In Lincoln in the Bardo George Saunders borrows from the Tibetan Buddhist concept of where a soul goes immediately following death, before it moves on to whatever comes next. The Tibetans refer to that state as the bardo, and Saunders places young Willie there and uses him, along with an assortment of other disembodied souls to describe Lincoln’s visits to the cemetery and to tell his emotional story.

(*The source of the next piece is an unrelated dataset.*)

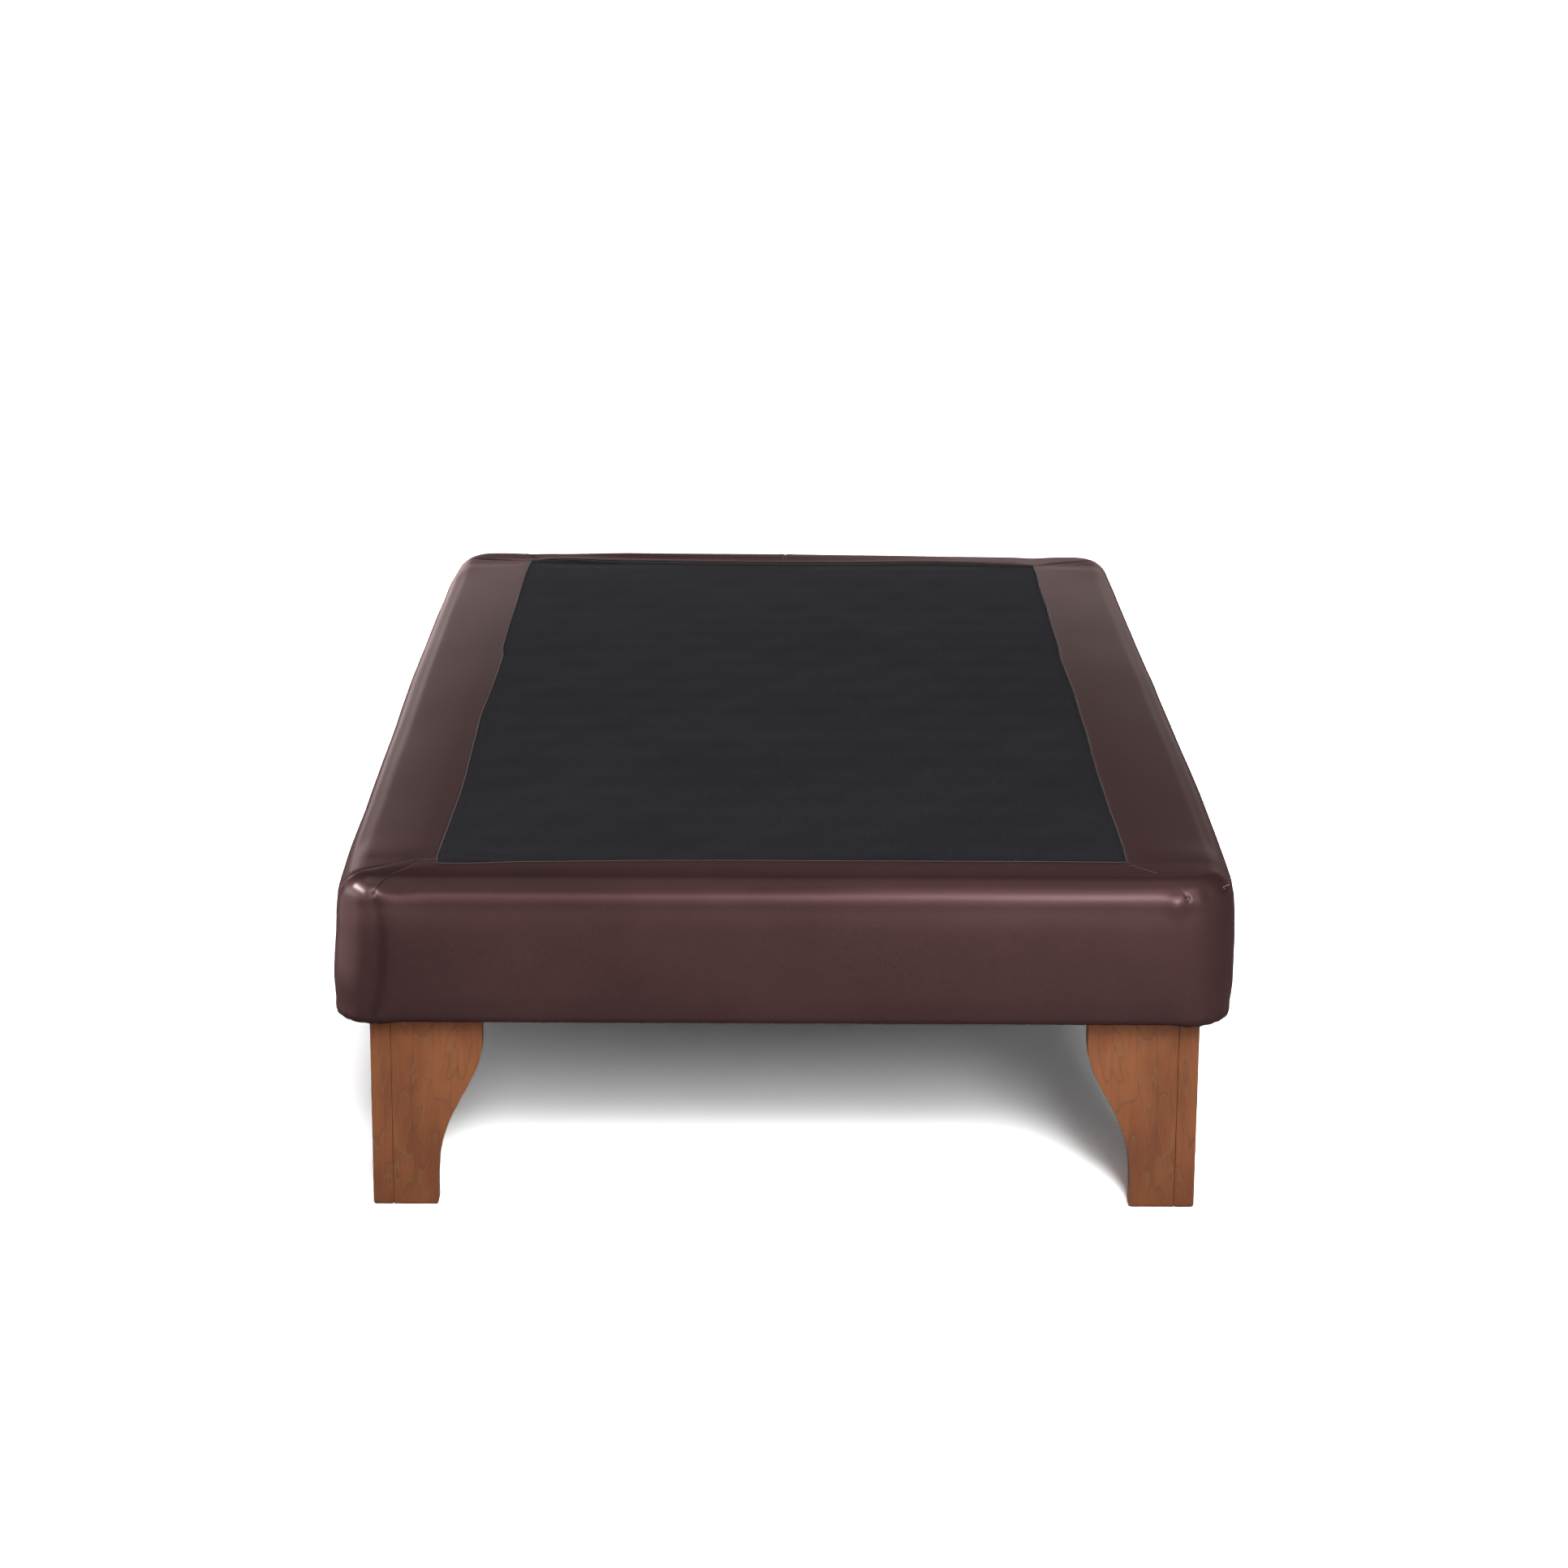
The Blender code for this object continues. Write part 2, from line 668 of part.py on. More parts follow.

Most of the book reads like a movie script. Instead of a traditional narrative, Saunders alternates between the dialogue of his assortment of characters and a collection of historical facts and semi-facts, which he pulled from books and news accounts of events around that time. This unique method makes the book a very quick read, and I think it accomplished what Saunders set out to do by using it. But at times I found it tedious and burdensome to my reading of the book. I was continually tempted to overlook who was speaking as I wanted to read through the dialogue quickly and I had to force myself to keep track of the character speaking.

Lincoln in the Bardo is a pretty good book. But it’s not the great book I was expecting it to be when I bought it. Maybe my expectations were too high. I had heard of George Saunders and new of his acclaim as a short-fiction writer and was expecting this book to be right up there with the best I had read in a while. And at times, it was very good. Those times were usually when Saunders focused on Lincoln and the emotions and thoughts he was working through. At other times the book languishes and gets sidetracked with the side stories of the other souls waiting to move on.